When I want to escape sun and sand, this is the book that will take me into a completely different world. To wander down dark castle corridors and watch extraordinary stories unfolding …

Tea With Mr Rochester by Frances Towers

Perfect short stories take me back to an England that has long since gone, but that I have visited so many times in books. And a Persephone book so I have the bookmark, the endpapers, the sheer beauty of the book as an object to enjoy.

The Sunne in Splendour by Sharon Penman

I would definitely want a big historical novel, and this is definitely the right one to take. The first one I read, the book that made me realise that history can be questioned, and a book so rich in detail that I could lose myself for days and days ….

Yes, I think that those eight books and I could live happily together for a long, long time.

And now please tell me, how would you pick your desert island books? Which ones would you take?

15 responses

  1. I was thinking about this very topic earlier today (because that’s what I do when work is very, very slow) and I’m still not decided on my books. Definitely something to happily ponder for the next few days.

    I do love your choices though. I haven’t read South Riding but am eager to and any Sharon Penman would suit me just fine!

  2. Oh, now I’ll lay awake tonight trying to decide! I’d have to bring one Dickens, one Harry Potter, one Jane Austen. . . and which Persephones? May I borrow this meme? Great idea!

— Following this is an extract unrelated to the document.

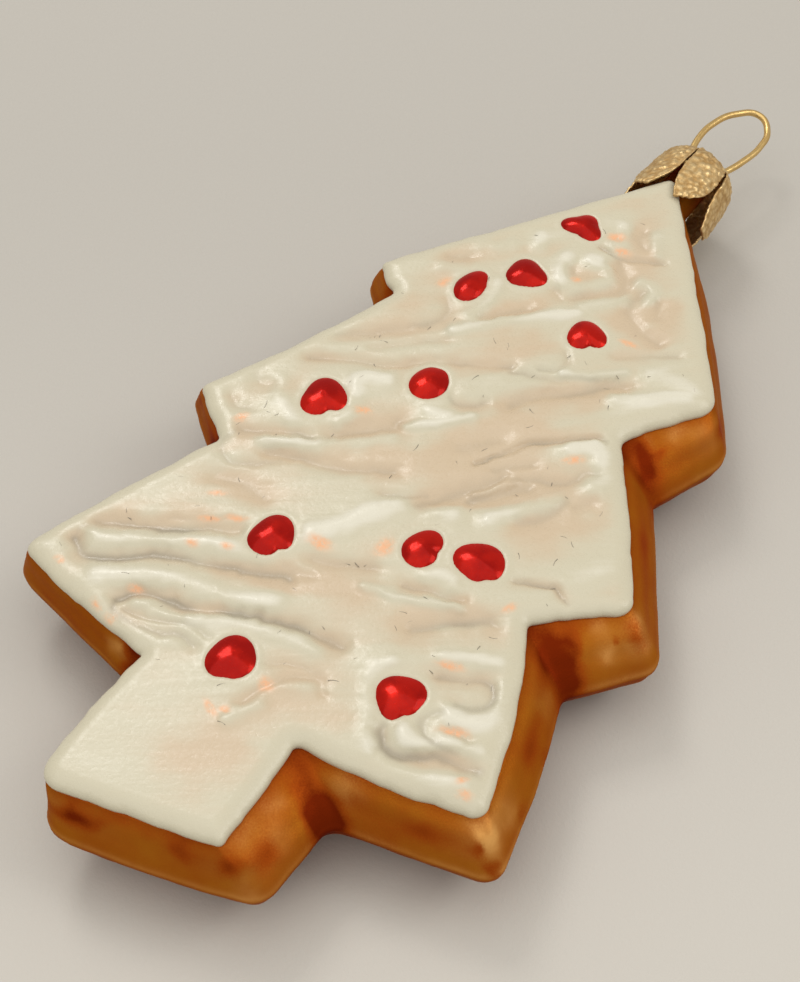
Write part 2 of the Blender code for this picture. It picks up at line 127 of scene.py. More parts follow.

    I think I need to break my TBR-only rule and read South Riding! Everyone’s talking about it and I know there’s a copy at one of the college libraries in town. I got a reciprocal borrower card so now I don’t even have to wait for Inter-library Loans. (They have some Persephones too, though in the original editions).

    • I thought about Jane Austen but I just couldn’t decide which one … South Riding is a gem and I would definitely say read it before you see the new BBC adaptation, which looks lovely but has to make cuts given the running time.

      And please do borrow the idea – I’d love to see your choices.

    • I’m sure I’ll think of something else I really want before too long, but it’s lovely to ponder those special books, isn’t it?!

  3. Very nice to see Tea With Mr. Rochester on your list, it’s got to be my favourite Persephone (just beating out Miss Buncle’s Book though!) and one not many other bloggers have read. I bought the Gormenghast trilogy for myself at Christmas, then was wondering if it was a bit too dark for me, so good to see that you like it, maybe you’ll inspire me to try it.

    • I’m not usually a lover or darkness and fantasy, but there’s something about Gormenghast that I just can’t put my finger on the makes it something very special.

      And Tea With Mr Rochester is, quite simply, heaven. Though in my case it was Marghanita Laski who just missed the trip.

  4. Interesting list! I haven’t read many of them, but I have a copy of The Gormenghast Trilogy here. Also Skallagrig. I haven’t heard anyone rave about them – I just picked them off the shelf because they looked interesting. They’ve gone right up my TBR pile now 🙂

  5. Excellent! Skallagrig is long and rambling but emotionally it is stunning, and the ending – which I don’t want to give away – resonates with me for particular reasons. Not a big secret, but I don’t want to give the game away. It’s out of print for some reason, which may be why it’s not blogged about too much. Gormenghast seems to be a little unfashionable right now, but I’m sure you’ve seen it on must read type lists a few times. And the BBC adaptation is very watchable if you ever get the chance.

  6. I recently bought a copy of South Riding so I’m pleased to see it on your list. I’m really looking forward to reading it. Of your other choices, I love The Tenant of Wildfell Hall, The Sunne in Splendour and the Gormenghast books (the first two in the trilogy – I didn’t enjoy Titus Alone, though I realise Mervyn Peake wasn’t well when he wrote it). And you’ve made me very curious about Skallagrig!

  7. I haven’t read any from your list! The Tenant of Wildfell Hall was just added to my wish list this week, and I know there’s a copy of Oscar and Lucinda around here somewhere.

    Have a feeling I’ll be thinking about my ‘desert island’ books all day now 🙂

  8. I’ll have to think this one through, but this is the second reference to Desert Island Discs that I’ve come upon is as many days, the program being part of the plot in The Finkler Question by Howard Jacobson. I am presuming this is a British radio show?

  9. What a great post! I probably would never be able to decide on only eight books, but I loved your list and am going to check into a few of those I’d never read before. I’m an American but I love Brit lit and just finished rereading for about the fifth time Possession, by A.S. Byatt. I love the way the story unfolds, the range of characters, the visit to the world of academia, and the mystery itself. Possession would definitely be on my list of Desert Island books. I’ll have to have some time to think about what others would join it. But great blog!